Miryea is in a convent hospice, dying of AIDS, when Cochran arrives to tell Miryea that he loves her. He then carries her outside, and Miryea tells Cochran that she also loves him, before she dies in his arms, much to Cochran's despair. He mourns the death of the woman that he loves.

==Cast==

- Kevin Costner as Michael J. "Jay" Cochran, a retired U.S. Navy aviator, Tibey's ex-friend and Miryea's lover.
- Anthony Quinn as Tibey Mendez, a businessman, crime lord, Jay's ex-friend and Miryea's husband.
- Madeleine Stowe as Miryea Mendez, Tibey's wife and Jay's lover.
- Miguel Ferrer as Amador
- Tomas Milian as Cesar
- James Gammon as the Texan
- Joaquín Martínez as Mauro
- Jesse Corti as Madero
- John Leguizamo as Ignacio
- Joe Santos as Porfilio Ibarra
- Christofer de Oni as Cisco Diaz
- Karmin Murcelo as Madam
- Sally Kirkland as Rock Star
- Kathleen Hughes as Mother Superior

==Production==
===Development===
The novella was published in 1979 along with two other novellas under the title Legends of the Fall. Esquire magazine published the novella Legends of the Fall in January 1979 and public response was so enthusiastic that Revenge was published in May. Warner Bros promptly bought the screen rights and hired Harrison to do the screenplay.

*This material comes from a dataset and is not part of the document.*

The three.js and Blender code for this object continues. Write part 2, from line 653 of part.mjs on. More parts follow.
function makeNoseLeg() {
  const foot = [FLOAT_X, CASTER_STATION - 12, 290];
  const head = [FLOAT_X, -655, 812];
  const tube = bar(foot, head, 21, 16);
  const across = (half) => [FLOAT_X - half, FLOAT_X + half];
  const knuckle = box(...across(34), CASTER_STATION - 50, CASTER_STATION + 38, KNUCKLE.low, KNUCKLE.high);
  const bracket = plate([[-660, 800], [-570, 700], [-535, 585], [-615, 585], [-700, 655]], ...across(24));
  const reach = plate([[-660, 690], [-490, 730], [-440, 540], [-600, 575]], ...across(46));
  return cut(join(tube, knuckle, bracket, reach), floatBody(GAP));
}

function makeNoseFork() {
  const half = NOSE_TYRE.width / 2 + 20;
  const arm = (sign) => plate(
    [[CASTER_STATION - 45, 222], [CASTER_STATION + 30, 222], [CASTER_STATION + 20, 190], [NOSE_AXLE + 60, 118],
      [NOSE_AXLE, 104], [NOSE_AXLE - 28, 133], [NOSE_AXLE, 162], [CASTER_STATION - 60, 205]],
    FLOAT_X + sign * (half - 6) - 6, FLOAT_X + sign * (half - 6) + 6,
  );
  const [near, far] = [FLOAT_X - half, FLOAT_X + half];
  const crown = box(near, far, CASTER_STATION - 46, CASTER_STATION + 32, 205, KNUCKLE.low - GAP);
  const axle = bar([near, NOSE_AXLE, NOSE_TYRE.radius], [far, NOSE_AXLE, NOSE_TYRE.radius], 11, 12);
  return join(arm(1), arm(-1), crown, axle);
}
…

The project languished in development hell for eleven years. John Huston was to direct Jack Nicholson and then Orson Welles was attached to direct. Harrison later recalled he "wrote about 12 different endings to it". Walter Hill worked on the screenplay for a while.

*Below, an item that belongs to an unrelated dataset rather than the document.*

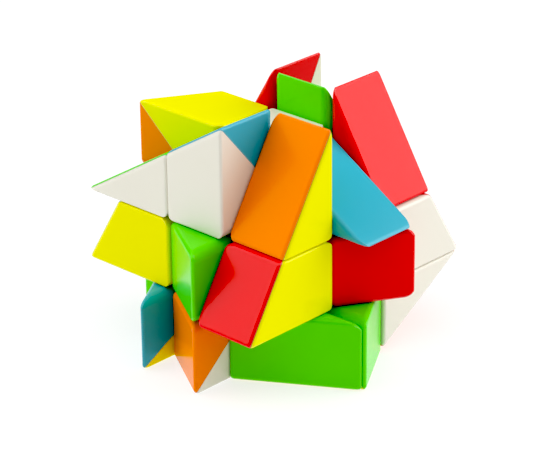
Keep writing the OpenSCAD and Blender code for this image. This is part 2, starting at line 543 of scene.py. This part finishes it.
def placement(end, end_to, side_to):
    """Carries a piece from its solved place in the first quarter to its present slot."""
    z = end_to * end
    y = z.cross(side_to)
    turn = Matrix((side_to, y, z)).transposed().to_4x4()
    return Matrix.Translation((0, 0, HALF)) @ turn


def shell(kind, end, part, node, body, colour, place):
    """One visible shell, standing for the CAD node of the same make."""
    mesh = shape(kind, end, part).copy()
    mesh.transform(place)
    obj = add_object(node + "_shell", mesh)
    mesh.materials.clear()
    mesh.materials.append(plastics[colour])
    smooth = obj.modifiers.new("even_shading", "WEIGHTED_NORMAL")
    smooth.keep_sharp = True
    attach(obj, body)
    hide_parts(node)


for kind, end_colour, side_colour, end_to, side_to in PIECES:
    end = -1 if end_colour == "yellow" else 1
    place = placement(end, end_to, side_to)
    title = "_".join(c for c in (end_colour, side_colour) if c)
    if kind in ("corner", "edge"):
        body = f"{title}_{kind}"
        shell(kind, end, "end", body + "_end", body, end_colour, place)
        shell(kind, end, "side", body + "_side", body, side_colour, place)
    elif kind == "middle":
        body = title + "_edge"
        shell(kind, 1, "body", body + "_body", body, side_colour, place)
    else:
        body = title + "_centre"
        part = "end_cap" if end_colour else "side_cap"
        shell(kind, end, part, body + "_cap", body, title, place)


# ---------- carried-over CAD nodes ----------

def dress(node, material):
    """Gives a CAD node one material."""
    mesh = frame["nodes"][node].data
    mesh.materials.clear()
    mesh.materials.append(material)


inner = dark_plastic()
for node in frame["nodes"]:
    if node.endswith(("_foot", "_base")) or node == "core":
        dress(node, inner)
plated = steel("plated_steel", (0.72, 0.72, 0.74), 0.2)
dress("screws", plated)
dress("washers", plated)
dress("springs", steel("spring_steel", (0.5, 0.5, 0.53), 0.4))


# ---------- floor, light and camera ----------

# Half the floor's width, and how far the lights stand from the core, in metres
FLOOR_REACH = 4.0
LIGHT_DISTANCE = 1.0
# Strength of the white surroundings as a light, and as the camera sees them
SKY_LIGHT = 0.2
SKY_SEEN = 1.1
BLACK_LEVEL = 0.053


def bearing(azimuth, elevation):
    """Direction from the core; azimuth 0 is the front and 90 the right."""
    across = math.cos(elevation)
    return Vector(
        (math.sin(azimuth) * across, -math.cos(azimuth) * across, math.sin(elevation))
    )


def backlit_sheet():
    """Matt white sheet with light behind it, so that shadows and coloured bounce stay faint."""
    material, shader = start_material("pale_floor")[:2]
    shader["Base Color"].default_value = (0.3, 0.3, 0.3, 1)
    shader["Roughness"].default_value = 0.7
    shader["Emission Color"].default_value = (1, 1, 1, 1)
    shader["Emission Strength"].default_value = 0.73
    return material


def floor():
    """Plain sheet that the puzzle stands on."""
    bm = bmesh.new()
    bmesh.ops.create_grid(bm, x_segments=1, y_segments=1, size=FLOOR_REACH)
    obj = add_object("floor", as_mesh(bm, "floor"))
    obj.data.materials.append(backlit_sheet())


def softbox(name, azimuth, elevation, size, brightness):
    """Square area light aimed at the core; angles in degrees, size in metres."""
    data = bpy.data.lights.new(name, "AREA")
    data.shape = "SQUARE"
    data.size = size
    data.energy = brightness * math.pi * size**2
    obj = bpy.data.objects.new(name, data)
    bpy.context.scene.collection.objects.link(obj)
    back = bearing(math.radians(azimuth), math.radians(elevation))
    obj.location = Vector((0, 0, HALF)) + back * LIGHT_DISTANCE
    obj.rotation_mode = "QUATERNION"
    obj.rotation_quaternion = back.to_track_quat("Z", "Y")


def surroundings():
    """White studio, dimmer as a light than the camera sees it, with three big softboxes."""
    world = bpy.data.worlds.new("studio")
    bpy.context.scene.world = world
    world.use_nodes = True
    make = node_maker(world)
    seen = make("ShaderNodeLightPath").outputs["Is Camera Ray"]
    level = make("ShaderNodeMapRange", {"Value": seen, "To Min": SKY_LIGHT, "To Max": SKY_SEEN})
    sky = world.node_tree.nodes["Background"]
    world.node_tree.links.new(level.outputs["Result"], sky.inputs["Strength"])
    sky.inputs["Color"].default_value = (1, 1, 1, 1)
    softbox("left_softbox", -49, 34, 0.8, 2.2)
    softbox("right_softbox", 140, 28, 0.8, 3.2)
    softbox("top_softbox", 20, 85, 1.5, 1.35)


def camera():
    """The photograph's view: long lens, a little to the right of the front edge and above it."""
    azimuth = math.radians(43.5)
    elevation = math.radians(24.2)
    roll = math.radians(-0.6)
    distance = 22.1 * HALF
    aim_above = 1.5 * MM
    back = bearing(azimuth, elevation)
    level = Vector((math.cos(azimuth), math.sin(azimuth), 0))
    upright = back.cross(level)
    right = level * math.cos(roll) + upright * math.sin(roll)
    up = upright * math.cos(roll) - level * math.sin(roll)
    data = bpy.data.cameras.new("camera")
    data.lens = 163.0
    data.sensor_width = 36.0
    data.clip_start = 0.01
    obj = bpy.data.objects.new("camera", data)
    bpy.context.scene.collection.objects.link(obj)
    turn = Matrix((right, up, back)).transposed().to_4x4()
    centre = Vector((0, 0, HALF)) + up * aim_above
    obj.matrix_world = Matrix.Translation(centre + back * distance) @ turn
    bpy.context.scene.camera = obj


floor()
surroundings()
camera()
# A slightly raised black level gives the photograph's contrast
colours = bpy.context.scene.view_settings
colours.view_transform = "Standard"
colours.use_curve_mapping = True
colours.curve_mapping.black_level = (BLACK_LEVEL, BLACK_LEVEL, BLACK_LEVEL)
colours.curve_mapping.update()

Costner had an interest in the novella from the mid-1980s. "It seemed to me something I wanted to do myself", he said. "I contemplated directing it because it seemed like a small movie. The story was manageable, but the themes were big and universal, and the writing was tough and it was honest and it was original. There was poignance in the story, and it read like an original movie to me."

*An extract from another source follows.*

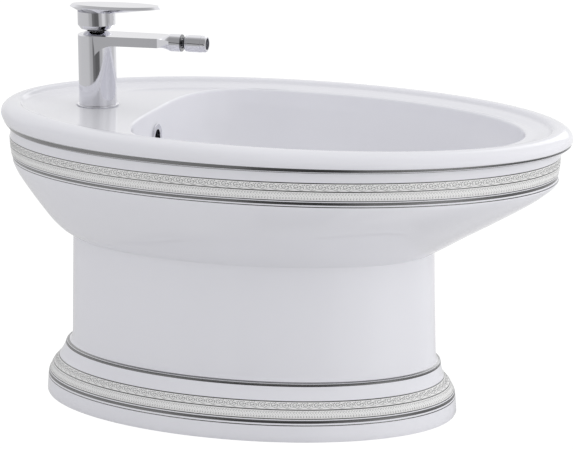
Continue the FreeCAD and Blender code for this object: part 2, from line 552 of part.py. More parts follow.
def trap():
    at = "waste_y"
    tail_top = f"({TUBE_Z}-tail_washer)"
    nut_z = f"({COLLAR_Z}-tail_nut_floor)"
    slip = "tail_radius+fit_gap"
    node("tail_washer_ring", turned("tail_washer_ring", [("waste_thread_radius", tail_top, TUBE_Z)],
                                    [("waste_bore", f"{tail_top}-overrun", f"{TUBE_Z}+overrun")], at))
    node("tail_piece", turned("tail_piece", [
        ("waste_thread_radius", COLLAR_Z, tail_top),
        ("tail_radius", "tail_bottom", tail_top),
    ], [("tail_radius-tail_wall", "tail_bottom-overrun", f"{tail_top}+overrun")], at))
    node("tail_nut_ring", turned("tail_nut_ring", [("tail_nut_radius", nut_z, f"{nut_z}+tail_nut")], [
        (slip, f"{nut_z}-overrun", f"{nut_z}+overrun"),
        ("waste_thread_radius+fit_gap", COLLAR_Z, f"{nut_z}+tail_nut+overrun"),
    ], at))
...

Producer Ray Stark eventually acquired the rights from Warner Bros in exchange for the film Bird. Costner used his celebrity status to help get the film made.

Costner would serve as executive producer and take a special interest in the script. The writer was Robert Garland who made No Way Out with Costner.

For a time it seemed John Huston might direct Costner in the film and the two men met; Huston was not impressed by the actor. In 1987, New World Pictures teamed up with Rastar to co-own feature film rights to the Revenge project.

===Shooting===
Principal shooting took place in several Mexican cities, including Puerto Vallarta and Mexico City. Production completed on December 14, 1988. Some shooting took place in Sierra de Órganos National Park in the town of Sombrerete, Mexico. The closing scene was shot at the Iglesia de Nuestra Señora de los Remedios, one of several monasteries near the volcano Popocatapetl. Director Tony Scott would lend several assets from his prior making of Top Gun, including access to the Navy personnel to arrange footage of F-14s over rough desert terrain. Viewers would also recognize the familiar cockpit simulators in Revenges opening sequence as those used in Top Gun.

==Release==
Columbia released Revenge on VHS and Betamax in August 1990. The version included on the 2007 DVD and Blu-ray releases is Tony Scott's director's cut, shorter by 20 minutes, running 104 minutes, and including expanded scenes as well as some deletions and additional scoring by Harry Gregson-Williams.

==Reception==
 Metacritic, which uses a weighted average, assigned the a score of 35 out of 100, based on 23 critics, indicating "generally unfavorable" reviews. Audiences surveyed by CinemaScore gave the film a grade B− on scale of A to F.

Variety wrote, "This far-from-perfect rendering of Jim Harrison's shimmering novella has a romantic sweep and elemental power that ultimately transcend its flaws." Owen Gleiberman of Entertainment Weekly rated it D and called it a vanity project for Costner. Roger Ebert, writing for the Chicago Sun-Times, rated it 2.5 out of 4 stars and wrote that the film "plays like a showdown between its style and its story." Vincent Canby of The New York Times described it as "soft and aimless ... the performances are without conviction." Hal Hinson of The Washington Post wrote that the story becomes so cynical that nothing has meaning.

"They pretty much shot the novella", said Harrison. "I was so swept away by it that I cried – I really did. And I'm not known for crying". In retrospect, writer Jeffrey Alan Fiskin said: "There are parts of it that I really liked."

The film grossed $15,535,771 in the United States and Canada and $26.6 million worldwide.